Today, Mayawati is stomping on this very terrain. Her feet and shoes become a subject that is more manifestly potent of power-reversal. When she was sworn in as chief minister, the Brahmin MLAs refused to touch her feet, a practice that has become fairly common. Surprisingly, some of them went ahead and touched her Brahmin minister Satish Chandra Misra’s feet. Therefore, she may have striven to take the Dalit agenda ahead but due to the nature of our society her own attitude had to change. Her brashness could well be part of her personality and nothing to do with her caste, but there is no denying that some of it is a response. Her exaggerated projection of herself and her ideology is clearly an indication. The statues of herself, a ridiculous granite park, the portrayal of herself as the inheritor of Ambedkar via Kanshi Ram are at odds with the commonly-held view of the backward classes. It is this that shakes the citadel.

It unnerves those who would not blink had a high-born been the recipient of such obsequiousness. They would put the onus on the person performing the task. In this case, she has to bear the brunt. Samajwadi Party leader Azam Khan said, “It all reflects feudal mentality of Uttar Pradesh chief minister, who believes in reliving the royal monarchy. It appears that the security officer had some serious compulsions that made him perform the shameful act. I would suggest Mayawati appoint a separate contingent to take care of dust along her route and to do such errands as cleaning of her sandals.”

Was the security officer trying to please? Are there no coteries? Did the Mulayam Singh government not run like a private limited enterprise with its nobility – the Bachchans, Anil Ambani and Amar Singh?

There is a peculiarly devious tactic employed by smart politicians to fake humility for public consumption. The padayatras through dusty trails are part of this image-building. Nobody asks questions about who cleans those shoes inside the privacy of the neta's domain. When Rahul Gandhi did his stint with Dalits, his shoes too must have got soiled. Rajiv Gandhi’s Gucci loafers became a symbol for India marching towards the 21st century, a wholly simplistic totem. The savvy Omar Abdullah has been quoted as saying, “I won't let my security chaps carry my briefcase, but I guess to each their own.” His statement itself reveals a certain amount of arrogance, that he can hand over his briefcase to his staff anytime he wishes. And by emphasising each to her own, there is an element of being above such acts performed.

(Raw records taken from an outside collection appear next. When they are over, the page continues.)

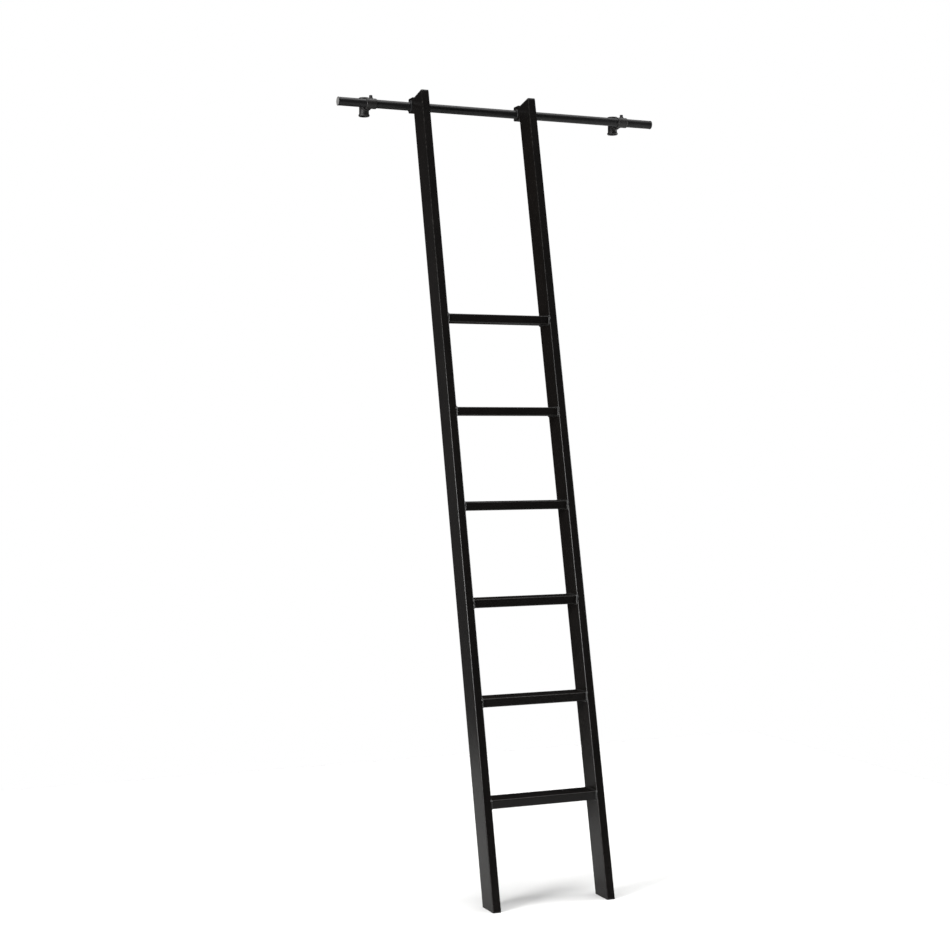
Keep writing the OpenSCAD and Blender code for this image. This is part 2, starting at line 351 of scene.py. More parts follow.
def makePaint(name):
    look = paints[name]
    finish, tree, shader, coords = startFinish(name)
    cloud = objectNoise(tree, coords, coats["cloudScale"], 4.0, 0.6)
    speck = objectNoise(tree, coords, coats["speckScale"], 3.0, 0.6)
    grain = objectNoise(tree, coords, look["grain"], 1.0)
    wave = objectNoise(tree, coords, coats["waveScale"], 1.0)
    tone = blended(tree, ranged(tree, cloud.outputs["Fac"], 0.35, 0.7, 0.0, 1.0), look["dark"], look["light"])
    edge = addNode(tree, "ShaderNodeAttribute", {"attribute_name": "edgeWear"})
    rubbed = times(tree, edge.outputs["Fac"],
                   times(tree, ranged(tree, speck.outputs["Fac"], 0.5, 0.68, 0.0, 1.0), look["wear"]))
    tree.links.new(blended(tree, rubbed, tone, look["worn"]), shader.inputs["Base Color"])
    roughness = reckon(tree, "SUBTRACT", ranged(tree, speck.outputs["Fac"], 0.3, 0.7, *look["rough"]),
                       times(tree, rubbed, coats["rubbedSmooth"]))
    if "streaks" in look:
        # drawn tube: fine streaks along X, rubbed a little smoother where the bushes slide
        stretch = addNode(tree, "ShaderNodeMapping", None, Scale=(coats["streakStretch"], 1.0, 1.0))
        tree.links.new(coords.outputs["Object"], stretch.inputs["Vector"])
        drawn = addNode(tree, "ShaderNodeTexNoise", None, Scale=coats["streakScale"], Detail=3.0)
        tree.links.new(stretch.outputs["Vector"], drawn.inputs["Vector"])
        roughness = reckon(tree, "SUBTRACT", roughness,
                           ranged(tree, drawn.outputs["Fac"], 0.42, 0.62, 0.0, look["streaks"]))
    tree.links.new(roughness, shader.inputs["Roughness"])
    shader.inputs["Specular IOR Level"].default_value = look["specular"]
    broad = bumped(tree, shader, wave.outputs["Fac"], coats["waveHeight"], 0.5)
    bumped(tree, shader, grain.outputs["Fac"], look["height"], 1.0, broad)
    return finish


metals = {
    "face": ((0.48, 0.476, 0.465), (0.4, 0.396, 0.386)),    # clean and stained
    "faceRough": (0.5, 0.6),
    "ringScale": 2600.0,
    "ringHeight": 0.00003,
    "stainScale": 220.0,
    "rim": (0.009, 0.009, 0.0092),
    "rimWidth": (0.0006, 0.0002),       # inside the rail's radius, from bare to painted
    "screw": ((0.03, 0.03, 0.031), (0.075, 0.074, 0.074)),
    "screwRough": (0.3, 0.45),
    "screwScale": 420.0,
    "screwHeight": 0.00002,
    "metallic": 0.8,
}


def makeBrightSteel():
    # a turned face: fine rings about the rail's axis, with light stains
    finish, tree, shader, coords = startFinish("turnedSteel")
    place = addNode(tree, "ShaderNodeMapping", None, Location=(0.0, -railMid.y, -railMid.z))
    tree.links.new(coords.outputs["Object"], place.inputs["Vector"])
    flat = addNode(tree, "ShaderNodeVectorMath", {"operation": "MULTIPLY"})
    flat.inputs[1].default_value = (0.0, 1.0, 1.0)
    tree.links.new(place.outputs["Vector"], flat.inputs[0])
    radius = addNode(tree, "ShaderNodeVectorMath", {"operation": "LENGTH"})
    tree.links.new(flat.outputs["Vector"], radius.inputs[0])
    rings = addNode(tree, "ShaderNodeTexNoise", {"noise_dimensions": "1D"}, Scale=metals["ringScale"],
                    Detail=2.0)
    tree.links.new(radius.outputs["Value"], rings.inputs["W"])
    stain = objectNoise(tree, coords, metals["stainScale"], 3.0)
    bright = blended(tree, ranged(tree, stain.outputs["Fac"], 0.35, 0.7, 0.0, 1.0), *metals["face"])
    # the rim is painted with the rail, and only the face is bare
    bare, painted = (railRadius - width for width in metals["rimWidth"])
    rim = ranged(tree, radius.outputs["Value"], bare, painted, 0.0, 1.0)
    tree.links.new(blended(tree, rim, bright, metals["rim"]), shader.inputs["Base Color"])
    tree.links.new(ranged(tree, rim, 0.0, 1.0, metals["metallic"], 0.0), shader.inputs["Metallic"])
    tree.links.new(ranged(tree, rings.outputs["Fac"], 0.3, 0.7, *metals["faceRough"]),
                   shader.inputs["Roughness"])
    bumped(tree, shader, rings.outputs["Fac"], metals["ringHeight"], 0.6)
    return finish


def makeScrewSteel():
    finish, tree, shader, coords = startFinish("blackOxide")
    mottle = objectNoise(tree, coords, metals["screwScale"], 3.0)
    tree.links.new(blended(tree, mottle.outputs["Fac"], *metals["screw"]), shader.inputs["Base Color"])
    shader.inputs["Metallic"].default_value = metals["metallic"]
    tree.links.new(ranged(tree, mottle.outputs["Fac"], 0.3, 0.7, *metals["screwRough"]),
                   shader.inputs["Roughness"])
    bumped(tree, shader, mottle.outputs["Fac"], metals["screwHeight"], 0.5)
    return finish


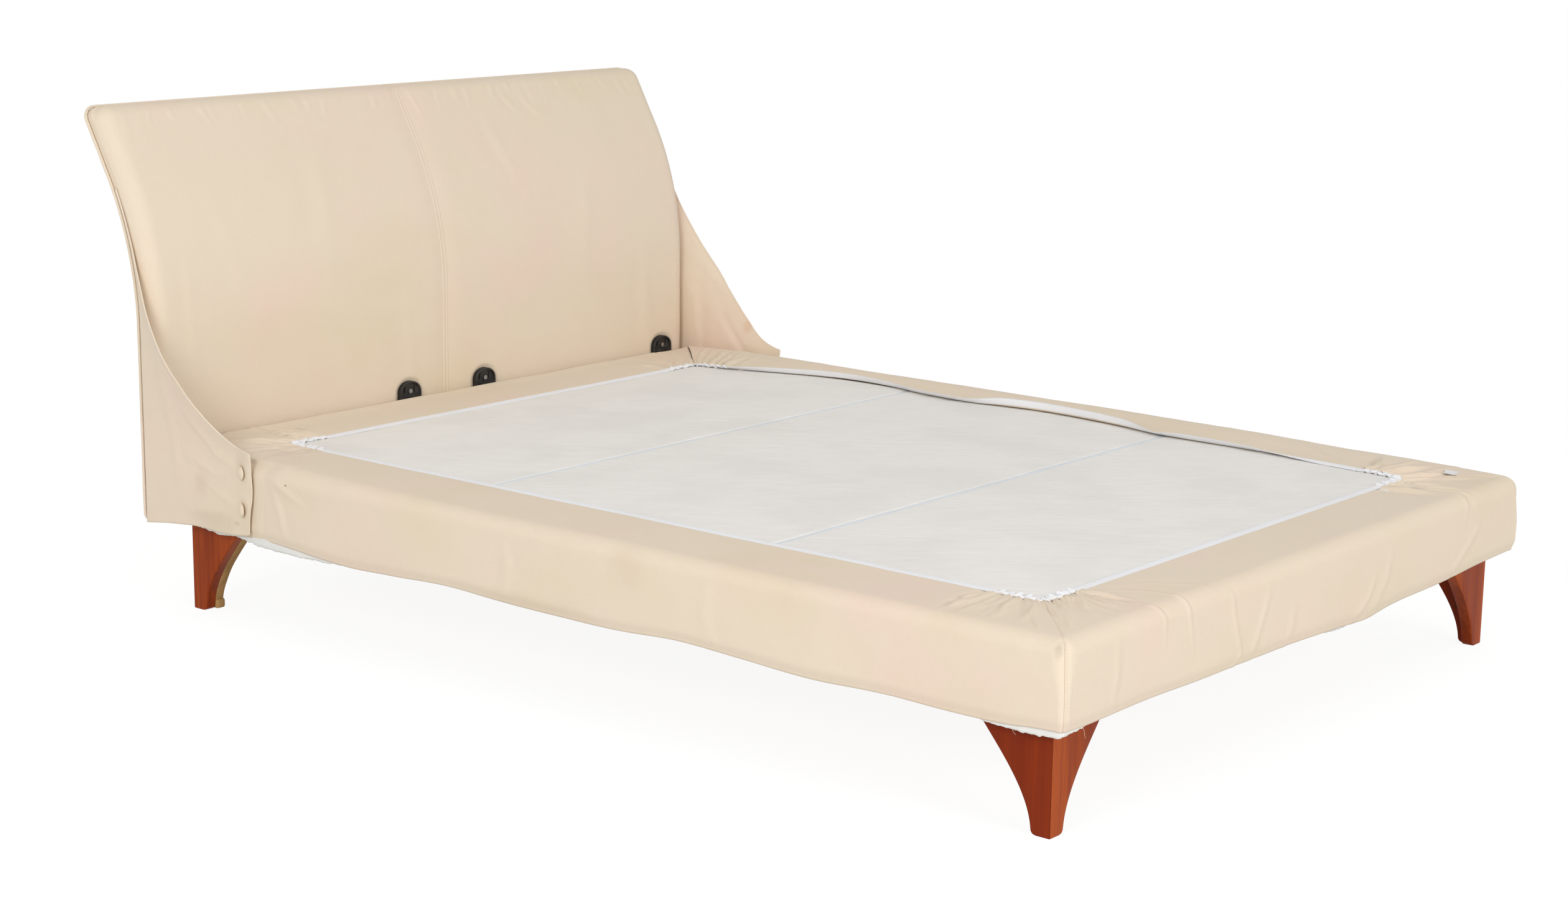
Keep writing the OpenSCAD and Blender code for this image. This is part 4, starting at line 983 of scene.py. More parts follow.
def deckPad(name, node):
    # a low crown with rounded edges: ridges of squeezed noise, turned askew, are the ticking's crinkles
    low, high = boxOf(node)
    low[:2] += deck["clear"]
    high[:2] -= deck["clear"]
    size = high - low
    rim = deck["rim"]
    bend = np.linspace(0, math.pi / 2, 6)
    edge = rim * (1 - np.cos(bend))
    drop = rim * (1 - np.sin(bend))

    def stations(length, pitch):
        inner = np.linspace(rim, length - rim, int(length / pitch))
        place = np.concatenate([[0], edge[:-1], inner, length - edge[:-1][::-1], [length]])
        sunk = np.concatenate([[size[2]], drop[:-1], inner * 0, drop[:-1][::-1], [size[2]]])
        return place, sunk

    x, sunkX = stations(size[0], deck["colPitch"])
    y, sunkY = stations(size[1], deck["rowPitch"])
    gridY, gridX = np.meshgrid(y, x, indexing="ij")
    sunk = np.maximum(sunkY[:, None], sunkX[None])
    u, v = gridX / size[0] * 2 - 1, gridY / size[1] * 2 - 1
    crown = deck["crown"] * (np.clip(1 - u ** 4, 0, 1) * np.clip(1 - v ** 4, 0, 1) - 1)
    spots = pointsOf(gridX + low[0], gridY + low[1], 0)
    cos, sin = math.cos(deckSkew), math.sin(deckSkew)
    turned = pointsOf(spots[..., 0] * cos - spots[..., 1] * sin, spots[..., 0] * sin + spots[..., 1] * cos, 0)
    patch = 0.35 + 0.65 * ease(softNoise(spots, (0.16, 0.12, 1), 41), -0.2, 0.5)
    ridges = 1 - 2 * np.abs(softNoise(turned, (0.070, 0.0175, 1), 42))
    fine = softNoise(turned, (0.040, 0.012, 1), 43)
    flat = ease(sunk, 0.0005, 0.006)
    height = deck["crinkle"] * patch * (1.1 * ridges + 0.7 * fine) + 0.0007 * softNoise(spots, 0.15, 44)
    z = high[2] - sunk + (crown + height) * (1 - flat)
    z = np.minimum(z, high[2] + 0.0012)
    # where the cover's border hides the panel it lies a little lower
    fromLeft, fromRight = spots[..., 0] - bed["left"], bed["right"] - spots[..., 0]
    fromEnd = np.minimum(spots[..., 1] - bed["foot"] - cover["borderFoot"],
                         bed["head"] - cover["borderHead"] - spots[..., 1])
    fromEdge = np.minimum(np.minimum(fromLeft - cover["borderSide"], fromEnd), fromRight - 0.10)
    z = z - deck["hiddenDip"] * (1 - ease(fromEdge, -0.035, -0.012))
    points = pointsOf(gridX + low[0], gridY + low[1], np.maximum(z, low[2]))
    piece = meshObject(name, [surfacePart(points, pointsOf(gridX, gridY))])
    closeBelow(piece, *points.shape[:2])
    finishPiece(piece, tickingCloth, "ticking", node)


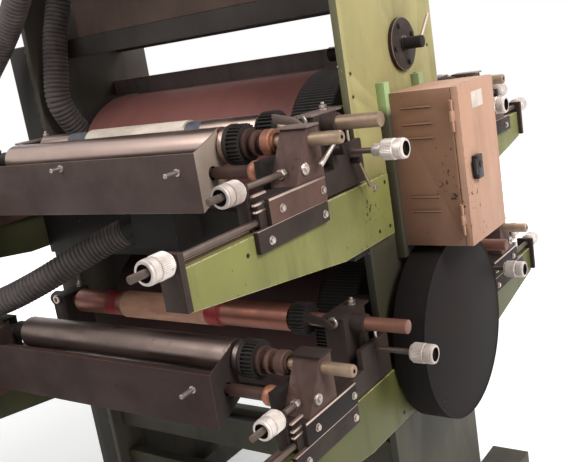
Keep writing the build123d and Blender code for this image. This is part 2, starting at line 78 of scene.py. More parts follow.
class Axis(Enum):
    """The direction that a round or extruded shape runs along."""

    X = "x"
    Y = "y"
    Z = "z"

    def placing(self, centre: Point) -> Matrix:
        """Where a shape drawn along its own Z goes.

        Args:
            centre: a point that the shape's line passes through.

        Returns:
            The matrix that turns Z to this axis and moves the line to the point.
        """
        turns = {Axis.X: ((0, 0, 1), (1, 0, 0), (0, 1, 0)),
                 Axis.Y: ((0, 1, 0), (0, 0, 1), (1, 0, 0)),
                 Axis.Z: ((1, 0, 0), (0, 1, 0), (0, 0, 1))}
        matrix = Matrix(turns[self]).to_4x4()
        matrix.translation = [0.0 if axis is self else value for axis, value in zip(Axis, centre)]
        return matrix


class Side(Enum):
    """The side of the drums that a deck stands on."""

    FRONT = "front"
    BACK = "back"


class Level(Enum):
    """The drum that a deck prints on."""

    UPPER = "upper"
    LOWER = "lower"


class Recipe:
    """The node tree of one material, grown from patterns on Object coordinates."""

    def __init__(self, name: str) -> None:
        """Start from an empty Principled material.

        Args:
            name: the material's name.
        """
        self.material = bpy.data.materials.new(name)
        self.material.use_nodes = True
        self.tree = self.material.node_tree
        self.shader = self.tree.nodes["Principled BSDF"]
        self.place = self.tree.nodes.new("ShaderNodeTexCoord").outputs["Object"]

    def node(self, kind: str, values: dict, **settings: object) -> bpy.types.Node:
        """Add a node and fill its sockets.

        Args:
            kind: the node's type.
            values: a number, colour or linked socket for each input, by its index or name.
            settings: the node's own options.

        Returns:
            The new node.
        """
        made = self.tree.nodes.new(kind)
        for option, value in settings.items():
            setattr(made, option, value)
        for key, value in values.items():
            self.feed(made.inputs[key], value)
        return made

    def feed(self, socket: bpy.types.NodeSocket, value: object) -> None:
        """Link a socket to another, or set its value.

        Args:
            socket: the input.
            value: another socket, a number or a colour.
        """
        if isinstance(value, bpy.types.NodeSocket):
            self.tree.links.new(value, socket)
        elif isinstance(value, tuple) and len(value) == 3 and socket.type == "RGBA":
            socket.default_value = (*value, 1.0)
        else:
            socket.default_value = value

    def noise(self, scale: float, detail: float = 4.0, stretch: Point = (1, 1, 1),
              shift: float = 0.0) -> bpy.types.NodeSocket:
        """Cloudy noise.

        Args:
            scale: its spots in a metre.
            detail: its finer layers.
            stretch: how much denser it is along each axis.
            shift: moves the pattern, so that two of one scale differ.

        Returns:
            The socket with its value.
        """
        place = self.node("ShaderNodeMapping", {"Vector": self.place, "Location": (shift, shift, shift),
                                                "Scale": stretch})
        made = self.node("ShaderNodeTexNoise", {"Vector": place.outputs[0], "Scale": scale,
                                                "Detail": detail, "Roughness": 0.6})
        return made.outputs[0]

    def limits(self, value: bpy.types.NodeSocket, low: float, high: float,
               start: float = 0.0, end: float = 1.0) -> bpy.types.NodeSocket:
        """Map one range of values onto another, and clamp them.

        Args:
            value: the socket with the value.
            low: the value that becomes the start.
            high: the value that becomes the end.
            start: what the low value becomes.
            end: what the high value becomes.

        Returns:
            The socket with the result.
        """
        return self.node("ShaderNodeMapRange", {0: value, 1: low, 2: high, 3: start, 4: end}).outputs[0]

    def sums(self, operation: str, first: object, second: object) -> bpy.types.NodeSocket:
        """Join two values.

        Args:
            operation: an operation of the Math node.
            first: a socket or a number.
            second: a socket or a number.

        Returns:
            The socket with the result.
        """
        return self.node("ShaderNodeMath", {0: first, 1: second}, operation=operation).outputs[0]

    def blend(self, amount: object, first: object, second: object) -> bpy.types.NodeSocket:
        """Mix two colours.

        Args:
            amount: the share of the second, from 0 to 1.
            first: a socket or a colour.
            second: a socket or a colour.

        Returns:
            The socket with the mixed colour.
        """
        return self.node("ShaderNodeMix", {0: amount, 6: first, 7: second}, data_type="RGBA").outputs[2]

    def above(self, low: float, high: float) -> bpy.types.NodeSocket:
        """A value that fades out upwards, with a ragged border.

        Args:
            low: the height up to which it is 1.
            high: the height from which it is 0.

        Returns:
            The socket with the value.
        """
        height = self.node("ShaderNodeSeparateXYZ", {0: self.place}).outputs[2]
        fray = self.sums("MULTIPLY", self.noise(3.0, 5.0, (1, 1, 0.4), 17.0), 2 * BORDER_FRAY)
        return self.limits(self.sums("ADD", height, fray), low + BORDER_FRAY, high + BORDER_FRAY, 1.0, 0.0)

    def finish(self, colour: object, roughness: object, metallic: object, height: object,
               depth: float, gloss: float) -> bpy.types.Material:
        """Wire the patterns into the shader.

        Args:
            colour: the base colour.
            roughness: the roughness.
            metallic: the share of bare metal.
            height: the relief.
            depth: how deep the relief is, in metres.
            gloss: the strength of the reflections that aren't metallic.

        Returns:
            The material.
        """
        relief = self.node("ShaderNodeBump", {"Height": height, "Distance": depth, "Strength": 1.0})
        self.feed(self.shader.inputs["Base Color"], colour)
        self.feed(self.shader.inputs["Roughness"], roughness)
        self.feed(self.shader.inputs["Metallic"], metallic)
        self.feed(self.shader.inputs["Normal"], relief.outputs[0])
        self.shader.inputs["Specular IOR Level"].default_value = gloss
        return self.material


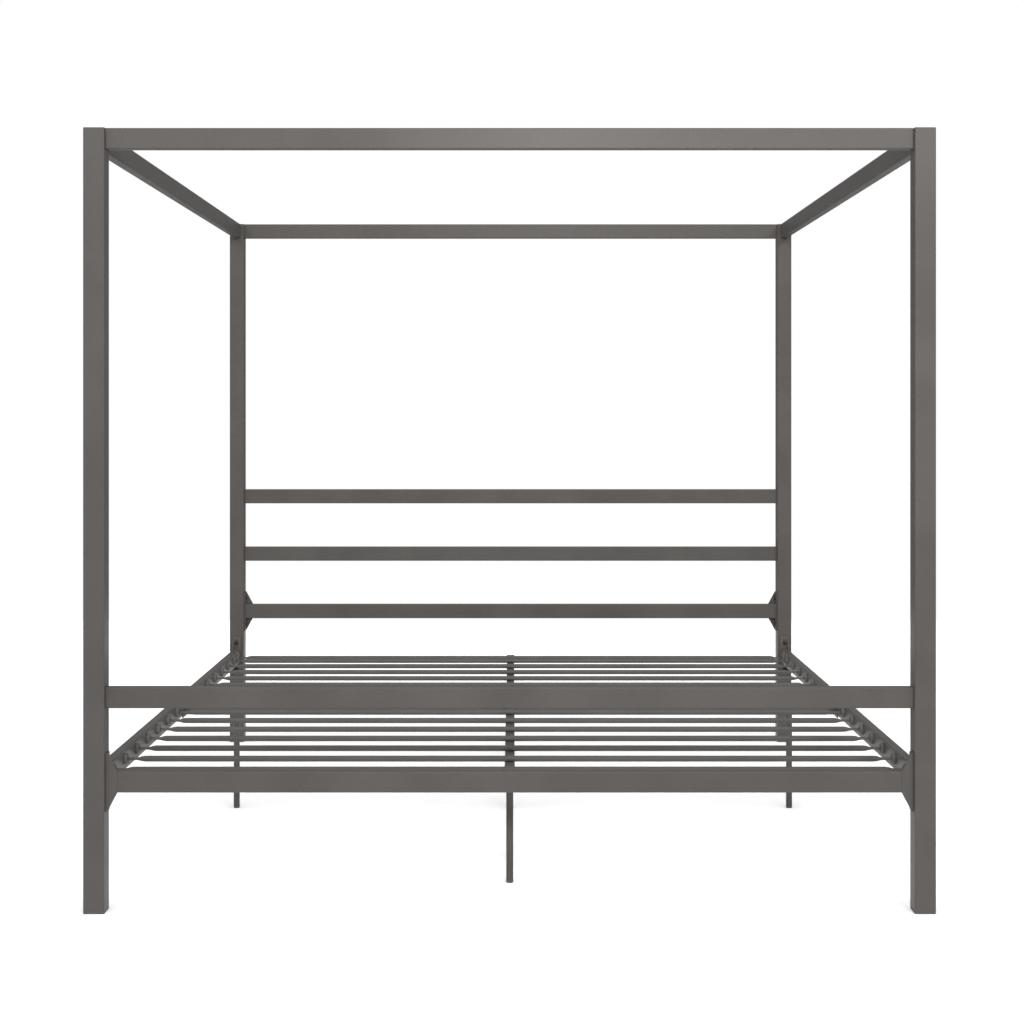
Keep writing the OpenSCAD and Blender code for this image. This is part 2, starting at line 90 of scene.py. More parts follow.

Congress state president Rita Bahuguna Joshi said, “Mayawati should resign. On the one hand, she claims to fight for the rights of Dalits and, on the other, she disrespects a Dalit in such a manner.”

This Dalit was a President’s gallantry award winner and stayed with Mayawati even when she was not in power. Did she order him to clean her shoes? Or do they have a problem with someone of rank bending down? In that case, what about politicians who genuflect before godmen? What about the very ethos that expects ministers to bow before their seniors?

The governor and the godman:
At Satya Sai Baba's 85th birthday celebrations

It is culture-specific and acceptable in those situations, but should political leaders do so? Does the Congress party have problems when young ministers, especially from erstwhile royal families, have people rush to touch their feet? What about South India where the form of complete devotion is to lie flat on the stomach and pay their respects?

Buta Singh had to clean the shoes of worshippers at the Golden Temple as penance for a political act that rubbed the religious leaders the wrong way. We cannot pretend to be non-committal towards tradition and faith. It is there around us in every sphere.

Padam Singh, the man in the news, said, “Yeh to manavta ke nate kiya that (I did that on humanitarian considerations).”

The problem here is humanitarianism is a class issue. Have you heard about Dalit humanitarianism? You are not supposed to. This ‘act of grace’ has been taken over by the higher castes and classes, sometimes garbed as philanthropy, tax exempted of course.

Mayawati may be aggressive, greedy and feudal. She may do nothing for the Dalit cause at the micro level, but the large picture sends out a clear message and reveals the true face of the high-born opponents. Even if inadvertently, she ends up thinking on her feet.